Director Rainer Werner Fassbinder, working from his own story, combines the names of the Virgin Mary and Eva Braun (Frau Hitler) to create a character that one critic said represented the postwar Germany of the "economic miracle"—dragging itself up from the hideous and shameful disaster of war to an attractive creature wearing jewels and expensive clothes, but totally without a soul.
Maria (Hanna Schygulla) marries her German soldier Hermann Braun (Klaus Lowitsch) as the world turns to a blasted outhouse around them. The Justice of the Peace tries to escape the bombing but the almost-married couple runs after him through the street, tackling him as explosions go off all around them, and force him to sign the legal document. The next thing we know, it's the following day and Hermann has been sent to the Russian front. Maria will say later that she is fully married—after the ceremony she and Hermann had a half day and a full night before he was shipped out.
After the war, her best friend Betti's (Elisabeth Trissenaar) husband Willi (Gottfried John) returns with the news that Hermann was killed. Maria chooses to disbelieve this story and determines to prepare for the day of her husband's return by accumulating as much money as possible. To this end she buys the best dress she can and becomes hostess at a bar catering to American occupation troops. Having learned to survive the war, Maria now has to learn how to survive the peace. She takes up with Bill (George Byrd), a black soldier and becomes pregnant by him. This affair ends suddenly in a character defining moment when Hermann proves her right by showing up again.
Even with proof of Hermann's survival, Maria follows in the footsteps of Bertolt Brecht's Mother Courage and continues to do what she needs to do in order to improve her situation and keep the money coming in. Brecht preached the gospel of survival at any cost—grub first, he wrote, and then morals—but even after she is able to support herself well, Maria seduces and then goes to work for half German, half French factory owner Karl Oswald (Ivan Desny) and becomes a partner with Oswald and his accountant Senkenberg (Hark Bohm).

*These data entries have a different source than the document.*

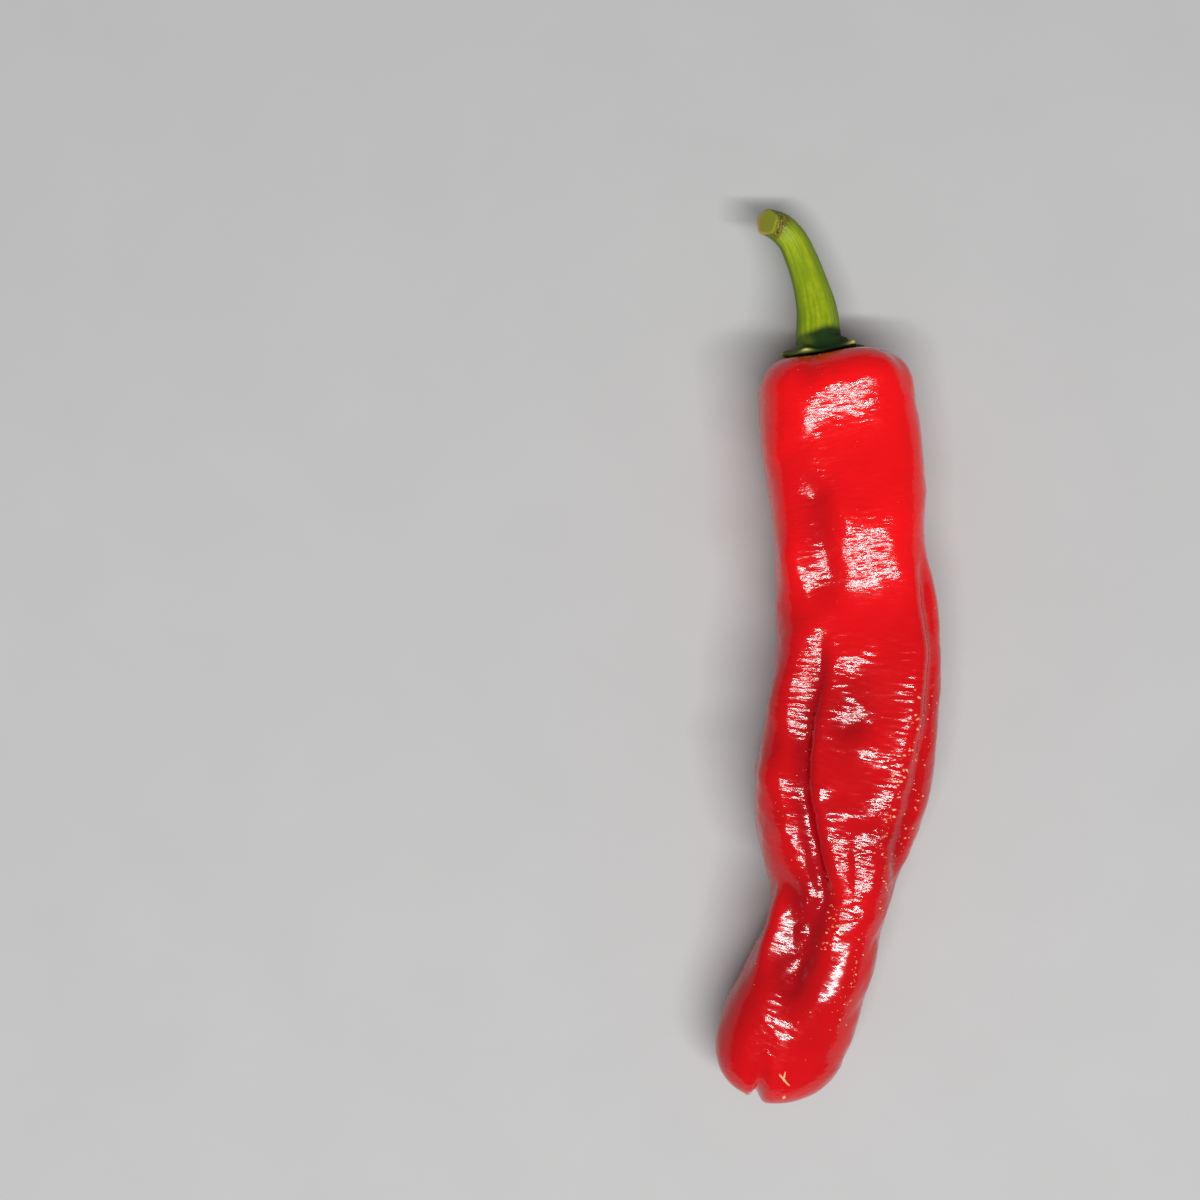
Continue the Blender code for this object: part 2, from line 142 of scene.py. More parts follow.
# Bumps and dents: a height, a reach down the pod, a reach round it (all in millimetres), then
# the distance from the crown and the angle in degrees.
BLOBS = {
    "swelling by the crown": (0.3, 4.0, 7.0, 5.0, 82),
    "left, below the shoulder": (-0.35, 6.0, 3.0, 16.0, 128),
    "upper right swelling": (0.3, 4.5, 5.0, 25.0, 66),
    "upper left swelling": (0.8, 3.2, 3.0, 30.3, 142),
    "crater": (-0.55, 2.2, 2.6, 54.5, 98),
    "rim of the crater": (0.3, 1.6, 1.8, 56.5, 84),
    "right of the crater": (0.15, 1.8, 2.2, 57.5, 74),
    "bump above the crater": (0.3, 1.6, 1.6, 44.5, 101),
    "left swelling": (0.6, 5.5, 4.0, 50.0, 153),
    "lower end of the left ridge": (0.4, 4.0, 2.6, 54.0, 157),
    "between the left swellings": (-0.4, 2.4, 3.0, 57.5, 150),
    "right of the left belly": (0.35, 2.5, 2.2, 62.5, 136),
    "left belly": (1.25, 5.0, 3.0, 62.2, 150),
    "beside the left belly": (-0.2, 5.0, 3.0, 62.0, 180),
    "left below the belly": (0.5, 2.3, 2.0, 69.5, 134),
    "left, above the waist": (-1.2, 3.5, 3.4, 78.5, 143),
    "beside the waist furrow": (-0.5, 3.0, 2.4, 77.5, 124),
    "high on the right ridge": (1.1, 12.0, 2.8, 47.0, 52),
    "above the right knuckle": (-0.5, 2.8, 3.2, 69.0, 62),
    "above the knuckles": (0.4, 1.5, 4.0, 66.8, 84),
    "right knuckle": (0.5, 4.0, 2.4, 76.0, 60),
    "below the right knuckle": (-0.35, 1.5, 3.0, 79.6, 69),
    "lower end of the right ridge": (0.35, 4.0, 2.2, 64.5, 50),
    "right flank": (0.45, 12.0, 4.0, 50.0, 20),
    "valley bump, highest": (0.3, 0.9, 0.9, 80.5, 120),
    "valley bump, upper": (0.35, 0.8, 0.8, 84.3, 121),
    "valley bump, lower": (0.12, 0.9, 0.9, 89.3, 118),
    "valley bump, lowest": (0.3, 1.2, 1.2, 94.0, 106),
    "end of the right lower ridge": (0.7, 6.0, 4.0, 94.5, 80),
    "right of the lower ridge": (0.5, 6.0, 2.6, 92.5, 60),
    "left lobe of the tip": (0.4, 5.0, 4.5, 100.0, 138),
    "left side of the left lobe": (0.4, 4.5, 5.0, 101.0, 175),
    "middle of the tip": (0.2, 2.0, 2.0, 96.5, 107),
}

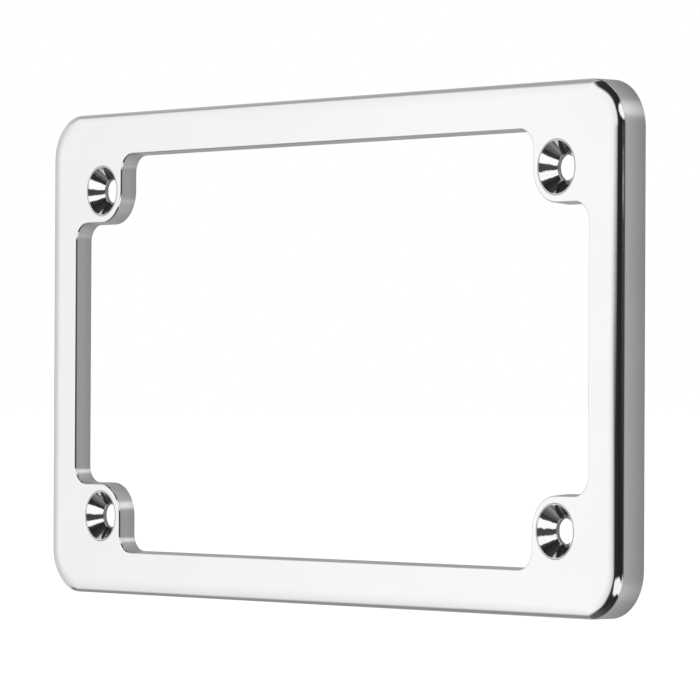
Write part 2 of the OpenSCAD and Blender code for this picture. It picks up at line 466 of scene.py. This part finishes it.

Maria will be accused of cynicism, but in the world of German reconstruction cynicism is reality. "It's not a good time for feelings," she says. "And that suits me." Over lunch in a fine restaurant, Oswald fears she's grown bored and will soon leave him. She denies any possibility of unpleasantness. "You were brought up well," she says, "and I pretend that I was."
The film combines the rags-to-riches plot of American films like Baby Face with an eye for historical detail and the upscale melodramatics of Douglas Sirk, a German director who immigrated to Hollywood and made a series of silky women's pictures for Universal in the 1950s. That's not a criticism. Magnificent Obsession, Imitation of Life and All That Heaven Allows are as good as most other genre films of their time, and much better than most.
What Fassbinder and leading lady Schygulla add is a pinch of Dietrich from The Blue Angel. Maria only displays emotion when she wants to, whether she's actually feeling it or not. At one point late in the film, she shows up in her underwear, and it's an almost perfect dominatrix outfit. A touch of masochism has been noted in many of Fassbinder's men.
The Marriage of Maria Braun is the first movie in what is seen as a loose trilogy of pictures dealing with strong women finding out what it takes to live through Germany's 20th Century, one hundred years of national horror, humiliation and hubris. It's a key film in the movement known as "New German Cinema."